The viewer said it was not only an inconvenience, it could also be dangerous.
The parents wait up to an hour to turn into Makalapa Elementary School.
Tiffany D’Amato is a parent who usually shows up an hour before her kids are dismissed in order to avoid being among the last in line.
She said this was not always the case. COVID-19 social distancing protocol changed how students are picked up to avoid gatherings.
“It’s because of COVID, last year the kids that were pick up were able to go out to the pick up area,” D’Amato said. “This year they have to wait until their numbers are called, so the pick up is not as quick but the school is doing it to keep the kids safe.”
Parents are only allowed to enter the drop-off and pick-up location once the dismissal bell rings.
A Department of Education (DOE) spokesperson said the school is using a new software system called iDismiss to control social distancing as students are picked up.

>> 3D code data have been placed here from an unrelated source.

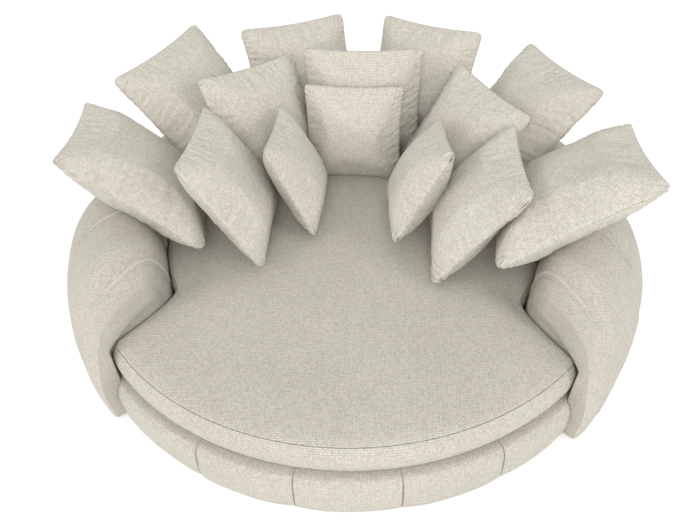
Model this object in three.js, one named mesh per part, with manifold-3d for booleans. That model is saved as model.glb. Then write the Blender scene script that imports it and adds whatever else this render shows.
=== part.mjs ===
// Round upholstered lounge sofa with a ring back, a loose seat cushion and fourteen scatter cushions.
// Millimetres, +Z up, the front faces -Y, the origin is on the floor under the centre of the circle.
// Angles round the sofa are in degrees from the front, positive towards +X.
import * as THREE from "three";
import { mergeGeometries, mergeVertices } from "three/addons/utils/BufferGeometryUtils.js";
import Module from "manifold-3d";

const wasm = await Module();
wasm.setup();

// Clearances
const seatGap = 0.3; // between pieces that touch or rest on each other
const slipGap = 8; // round the seat cushion, so that it lifts out
const overrun = 10; // how far a cutting solid runs past what it cuts
const weldDistance = 0.001; // corners closer than this are one corner
const pillowRest = 0.6; // under a scatter cushion, above what carries it

// Upholstered ring: its widest radius and its height, and the depths that set its other radii
const ringWideRadius = 1276;
const ringHeight = 606;
const ringDepth = 438; // from the widest line in to the inner wall
const footDepth = 12; // from the widest line in to the hem
const outerPadDepth = 106; // from the widest line in to the frame's space
const innerPadDepth = 117; // from the inner wall out to the frame's space
const crestDepth = 192; // from the inner wall out to the crest
const backSlimDepth = 54; // how much slimmer the back is than the arms
const hemHeight = 5;
const cavityHeight = 365;
const ringFootRadius = ringWideRadius - footDepth;
const ringInnerRadius = ringWideRadius - ringDepth;
const cavityOuterRadius = ringWideRadius - outerPadDepth;
const cavityInnerRadius = ringInnerRadius + innerPadDepth;
const crestRadius = ringInnerRadius + crestDepth;
const backWideRadius = ringWideRadius - backSlimDepth;

// Base boards and glides
const glideRadius = 26;
const glideHeight = 10.4;
const glideInDepth = 105; // from the boards' edge in to the glides
const dustCoverThick = 1;
const dustCoverInDepth = 15;
const boardThick = 18;
const boardCoverThick = 5; // from the base boards' edge to the padding's inner face
const boardReachDepth = 78; // how far the boards pass the ring's inner wall
const baseRadius = cavityOuterRadius - boardCoverThick;
const baseInnerRadius = ringInnerRadius - boardReachDepth;
const glideCircleRadius = baseRadius - glideInDepth;
const dustCoverRadius = baseRadius - dustCoverInDepth;

// How the arms fall to the back, and how the padding draws in at a seam
const dropStart = 74; // where the ring starts to fall from arm to back, and where it has
const dropEnd = 104;
const seamPullShare = 0.1; // how far padding draws in at a seam, of its own thickness
const seamPower = 6; // the higher, the nearer to the seam the padding draws in
const facingPower = 4;

// Where the ring is sewn, in degrees from the front
const cornerAngle = 49.8;
const throatAngle = 61;
const facingReach = 0.4; // the power that rounds the facing's plan from throat to corner
const facingCrestAngle = 55;
const facingInnerAngle = 64;
const facingOuterAngle = 54;
const armSeamCrest = 74.5;
const armSeamOuter = 68;
const backSeamAngle = 128;
const rearAngle = 180;
const noseDepth = 92; // how far from the front the padding of the arm's end is rounded over
const noseShare = 0.6;
const facingSteps = 6;
const armSteps = 7;
const backSteps = 10;
const railSteps = 6;

// Front rail
const railInDepth = 58; // from the ring's widest line in to the rail's face
const railPadDepth = 124;
const railRadius = ringWideRadius - railInDepth;
const railInnerRadius = railRadius - railPadDepth;
const railSeams = [-24.6, -6.4, 12, 30.4];

// Seat deck
const frontBoardGap = 4; // from the front rail's padding to the front board
const hoopGap = 15; // from the ring's inner wall to the hoops
const frontBoardRadius = railInnerRadius - frontBoardGap;
const hoopRadius = ringInnerRadius - hoopGap;
const deckBoardHeight = 155;
const deckBoardThick = 18;
const frontBoardAngle = 46;
const hoopAngle = 60;
const beamWide = 44;
const beamHigh = 90;
const webbingWide = 70;
const webbingThick = 2;
const platformThick = 2;
const platformInDepth = 16;

const frameGap = 9; // between the frame and the padding or board round it
const ribAngles = [67, 105, 150];
const topRailAngle = 63;
const sideBoardTuck = 1.6; // degrees short of the boards that it joins
const webbingAcrossDepth = 373; // from the hoops in to the outer straps across
const webbingLongDepth = 523; // and to the straps from front to rear
const webbingAcrossPitch = hoopRadius - webbingAcrossDepth;
const webbingLongOffset = hoopRadius - webbingLongDepth;
const webbingSideShare = 0.79; // of the front board's radius, where the side boards stand
const glideCount = 6;
const glideTaper = 4;
const glideSides = 16;
const dustCoverSides = 48;
const tackShare = 0.25; // of a board's thickness, from its outer face to where webbing is tacked
const boardStep = 6; // degrees to a flat on curved boards
const platformSteps = 44;

// Seat cushion
const seatTuckDepth = 4; // from the frame space's outer face in to the seat's front
const seatRadius = cavityOuterRadius - seatTuckDepth;
const seatBorder = 136;
const seatCrown = 27;
const coverThick = 4;
const zipLength = 420;
const zipHigh = 10;

// Scatter cushions
const largeSide = 650;
const mediumSide = 550;
const smallSide = 450;
const largeThick = 236;
const mediumThick = 196;
const smallThick = 166;
const pillowSteps = 8;
const pillowRound = 0.7; // the power that rounds the crown down to the seam
const sidePullShare = 0.055; // how far the middle of a side draws in, of half the side

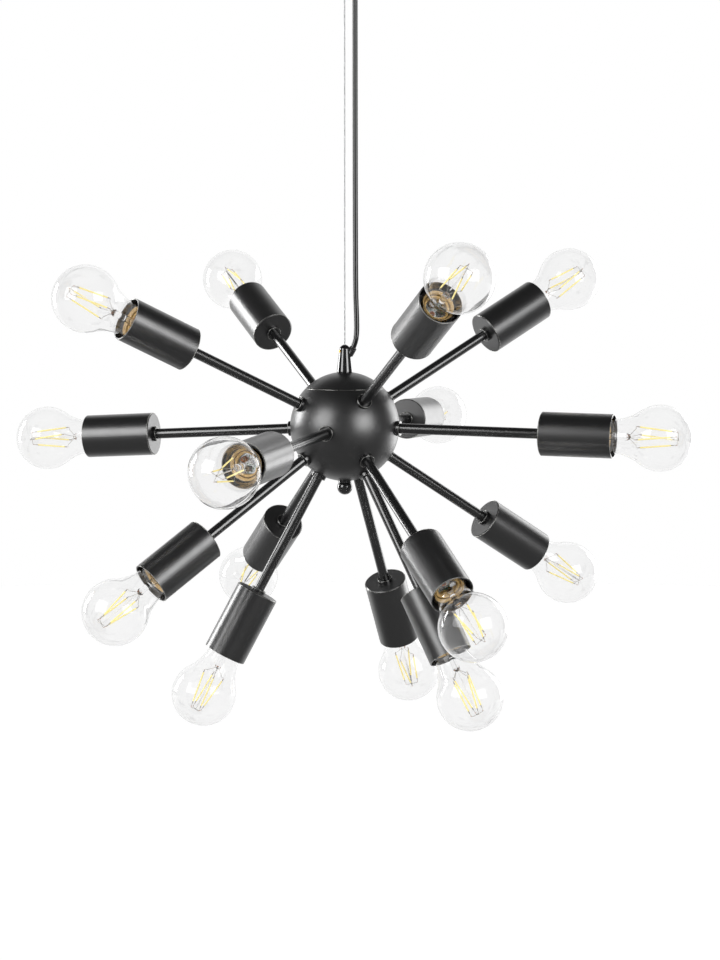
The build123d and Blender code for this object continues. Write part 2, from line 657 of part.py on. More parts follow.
def cord_bush_neck():
    """Outer radius of the bush where it passes the canopy wall."""
    return cord_bush_bore(-CANOPY_HEIGHT) + CORD_BUSH_NECK_WALL


def cord_bush():
    """A bell-mouthed bush snapped into the canopy, flared both ways for the swinging cord."""
    low = -CANOPY_HEIGHT + CANOPY_WALL - CORD_BUSH_LENGTH
    wall_top = -CANOPY_HEIGHT + CANOPY_WALL + FIT
    top = wall_top + CORD_BUSH_LIP_HEIGHT
    neck = cord_bush_neck()
    waist = cord_bush_bore(-PIVOT_DROP) + FIT
    return turned(
        (cord_bush_bore(low), low),
        (CORD_BUSH_RADIUS, low),
        (CORD_BUSH_RADIUS, -CANOPY_HEIGHT),
        (neck, -CANOPY_HEIGHT),
        (neck, wall_top),
        (neck + CORD_BUSH_LIP, wall_top),
        (neck, top),
        (cord_bush_bore(-CANOPY_HEIGHT), top),
        (cord_bush_bore(-CANOPY_HEIGHT), -CANOPY_HEIGHT),
        (waist, -PIVOT_DROP),
    )


def terminal_block():
    """The connector under the strap, with a wire hole and a screw hole for each pole."""
    length, width, height = TERMINAL_SIZE
    middle = -STRAP_THICKNESS - height / 2
    block = Pos(0, 0, middle) * Box(length, width, height)
    for pole in GridLocations(length / TERMINAL_POLES, 0, TERMINAL_POLES, 1):
        block -= Pos(0, 0, middle) * pole * Rot(90, 0, 0) * Cylinder(TERMINAL_HOLE_RADIUS, width)
    return block.solid()


def build_lamps():
    """Write every arm, cup and bulb, and the groups of small parts that repeat with them."""
    cup = lamp_cup()
    bulb = [Pos(0, 0, BULB_TIP) * piece for piece in (
        bulb_glass(), bulb_cap(), bulb_insulator(), bulb_tip(), bulb_works()
    )]
    groups = {"arm_collars": [], "arm_nuts": [], "lampholders": [], "screw_shells": []}
    for name, frame, reach in lamp_places():
        at_cup = frame * Pos(0, 0, reach)
        save(f"arm_{name}", frame * arm_tube(reach))
        save(f"lamp_cup_{name}", at_cup * cup)
        save(f"bulb_{name}", *[at_cup * piece for piece in bulb])
        groups["arm_collars"] += [frame * hub_collar(), at_cup * cup_collar()]
        groups["arm_nuts"] += [frame * arm_nut()]
        groups["lampholders"] += [at_cup * lampholder()]
        groups["screw_shells"] += [at_cup * screw_shell(), at_cup * centre_contact()]
    for node, solids in groups.items():
        save(node, *solids)


def build_hub():
    """Write the ball, its cap, the finial and what hangs it."""
    down = Pos(0, 0, -HUB_DROP)
    lower, cap = hub_halves()
    save("hub_shell", down * lower)
    save("hub_cap", down * cap)
    save("hub_finial", *[down * piece for piece in hub_finial()])
    save("hub_nipple", *[down * piece for piece in nipple_and_nut()])
    save("cord_grip", down * cord_grip())
    save("grip_fittings", *[down * piece for piece in grip_fittings()])
    save("suspension_wire", suspension_wire())
    save("power_cord", power_cord())


def build_ceiling():
    """Write the canopy, the strap and the small ceiling fittings."""
    save("ceiling_canopy", ceiling_canopy())
    save("ceiling_strap", ceiling_strap())
    screws = [
        Pos(side * CANOPY_RADIUS, 0, -SIDE_SCREW_DROP) * Rot(0, 90 * side, 0) * side_screw()
        for side in (-1, 1)
    ]
    save("canopy_fittings", *wire_grip(), Pos(CORD_OFFSET, 0, 0) * cord_bush(), terminal_block(), *screws)


os.makedirs("parts", exist_ok=True)
build_lamps()
build_hub()
build_ceiling()
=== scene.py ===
import json
import math

import bmesh
import bpy
from mathutils import Matrix, Vector


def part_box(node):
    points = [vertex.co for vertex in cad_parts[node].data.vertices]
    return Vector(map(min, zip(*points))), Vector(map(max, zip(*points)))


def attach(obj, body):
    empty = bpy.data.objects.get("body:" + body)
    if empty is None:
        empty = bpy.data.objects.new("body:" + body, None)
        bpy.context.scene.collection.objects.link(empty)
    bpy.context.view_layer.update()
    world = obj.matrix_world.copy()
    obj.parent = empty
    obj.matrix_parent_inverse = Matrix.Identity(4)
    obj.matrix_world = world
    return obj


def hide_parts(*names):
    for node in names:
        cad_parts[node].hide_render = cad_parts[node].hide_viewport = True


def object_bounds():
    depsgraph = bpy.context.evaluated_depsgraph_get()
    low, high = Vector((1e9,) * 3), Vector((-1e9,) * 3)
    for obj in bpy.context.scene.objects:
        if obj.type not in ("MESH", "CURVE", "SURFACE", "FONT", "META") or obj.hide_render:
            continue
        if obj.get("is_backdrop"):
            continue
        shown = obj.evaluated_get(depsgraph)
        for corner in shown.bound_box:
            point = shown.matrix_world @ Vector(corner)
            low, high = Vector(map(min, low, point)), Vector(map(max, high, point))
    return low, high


bl_info = {
    "name": "Sputnik Chandelier",
    "version": (1, 0, 0),
    "blender": (4, 5, 0),
    "location": "3D View > Sidebar > Chandelier",
    "description": "Dresses a fifteen-lamp sputnik chandelier: finishes, bulbs, cord, wire and studio",
    "category": "Object",
}

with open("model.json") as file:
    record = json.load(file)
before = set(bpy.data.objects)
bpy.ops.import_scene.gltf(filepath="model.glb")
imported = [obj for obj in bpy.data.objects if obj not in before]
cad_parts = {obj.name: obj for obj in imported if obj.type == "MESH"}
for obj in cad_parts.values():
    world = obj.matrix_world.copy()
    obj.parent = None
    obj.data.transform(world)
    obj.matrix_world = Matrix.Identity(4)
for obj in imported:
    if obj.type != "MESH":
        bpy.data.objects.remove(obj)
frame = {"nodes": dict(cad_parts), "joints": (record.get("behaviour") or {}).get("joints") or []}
CAD_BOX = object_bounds()

MM = 0.001

# Every arm points away from the ball's centre, which hangs this far under the ceiling.
HUB_CENTRE = Vector((0, 0, -440 * MM))

# The cord's route in millimetres, right of the ball's axis and above its centre: from inside the grip's
# side bush, out of its mouth, round into line with the wire and straight up into the canopy.
CORD_ROUTE = ((5.71, 68.51), (9.65, 76.6), (11.2, 86.5), (11.0, 103.0), (9.7, 136.0), (9.6, 411.0))

# How far past the others some bulbs are screwed in, in degrees.
BULB_TURNS = {"upper_1": 84, "middle_3": 20, "middle_1": 10}

# Along an arm in millimetres: the bulb's contact above the back of its cup, and the fine bright steel rings
# that paint highlight lines along the painted edges, above the ball's centre or the back of the cup.
CONTACT_IN_CUP = 32
HUB_COLLAR_EDGE = 53.45
CUP_COLLAR_EDGE = -2.6
CUP_BACK_EDGE = 0.8
CUP_MOUTH_EDGE = 65.8

# What the paper gives off to the eye; the lamps' light on it makes up the rest of white.
PAPER_GLOW = 0.43
FLOOR_HEIGHT = -2.4
FLOOR_RADIUS = 14
LAMP_DISTANCE = 1.7

# Where the camera stands against the ball's centre, so that the ball lies where the photograph has it.
CAMERA_RIGHT = 14.14 * MM
CAMERA_DOWN = 49.86 * MM


def linear(code):
    """The linear RGBA of an sRGB hex colour."""
    channels = [int(code[place:place + 2], 16) / 255 for place in (1, 3, 5)]
    return [
        value / 12.92 if value <= 0.04045 else ((value + 0.055) / 1.055) ** 2.4
        for value in channels
    ] + [1.0]


def colour_property(name, description, code):
    """A colour that a user can change."""
    return bpy.props.FloatVectorProperty(
        name=name, description=description, default=linear(code), size=4, subtype="COLOR", min=0, max=1
    )


def length_property(name, description, millimetres):
    """A length that a user can change."""
    return bpy.props.FloatProperty(
        name=name, description=description, default=millimetres * MM, min=0, unit="LENGTH", precision=5
    )


class ChandelierFinishes(bpy.types.PropertyGroup):
    """Colours of the painted, plated and moulded pieces."""

    powder_black: colour_property("Powder coat", "Satin black of the ball, cups and canopy", "#0d0d0e")
    enamel_black: colour_property("Arm enamel", "Semi-gloss black of the tubes and collars", "#0b0b0c")
    nylon_black: colour_property("Nylon", "Glossy black of the moulded grip and bushes", "#090909")
    phenolic_black: colour_property("Phenolic", "Black of the lampholder bodies", "#161413")
    # Colours the fine bright rings that paint highlight lines along the painted edges.
    edge_highlight_steel: colour_property("Edge highlight steel", "Bright rings that paint highlight lines along the painted edges", "#b4b4b0")
    nickel: colour_property("Nickel", "Bright nickel plate on the bulb caps and fittings", "#d8d3c8")
    brass: colour_property("Brass", "Bare brass inside the caps and at the set screw", "#c39a52")
    zinc: colour_property("Zinc", "Bright zinc plate on the strap and nuts", "#c4c8cc")
    copper: colour_property("Copper", "Enamelled copper of the coil and the lead joints", "#b8693a")
    aluminium: colour_property("Aluminium", "Drawn can of the capacitor", "#d4d6d8")
    glass: colour_property("Glass", "Clear blown glass of the bulbs", "#fbfbfb")
    cement: colour_property("Basing cement", "Tan cement that holds the glass in its cap", "#e0bd7a")
    phosphor: colour_property("Filament", "Pale yellow silicone and phosphor of the filaments", "#fff0a0")
    lead_wire: colour_property("Lead wire", "Dull wire that carries the filaments", "#b4b0a8")
    board_green: colour_property("Driver board", "Green solder mask of the board in each cap", "#2b7a55")
    ivory: colour_property("Polyamide", "Natural ivory of the terminal block", "#e6e0d0")
    cord_black: colour_property("Cord", "Glossy black sheath of the power cord", "#0a0a0a")
    wire_steel: colour_property("Wire", "Galvanised steel of the suspension wire", "#eef0f0")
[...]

The parent or guardian who is picking up the student will provide a code to staff at the front gate, which alerts staff in the classroom to dismiss the student.
This system keeps students socially distanced, but it also causes the long line of cars that go in both directions on Salt Lake Boulevard.
The DOE spokesperson said the school is already maximizing its drop-off and pick-up site in order to allow the greatest number of cars to enter campus and get them off the road. The DOE says it will remind parents and work with HPD to address reports of cars lining up early or blocking traffic.
KHON2 also reached out to the Honolulu Police Department (HPD) to address the viewer’s concerns.
An HPD spokesperson said in statement, “HPD has not received complaints about traffic from the general public. We encourage parents to work with school officials on a pick-up arrangement that is safe for the students and their families.”
The DOE reminds motorists and neighbors to be aware of increasing traffic during the mornings and afternoons as more students return to in-person learning.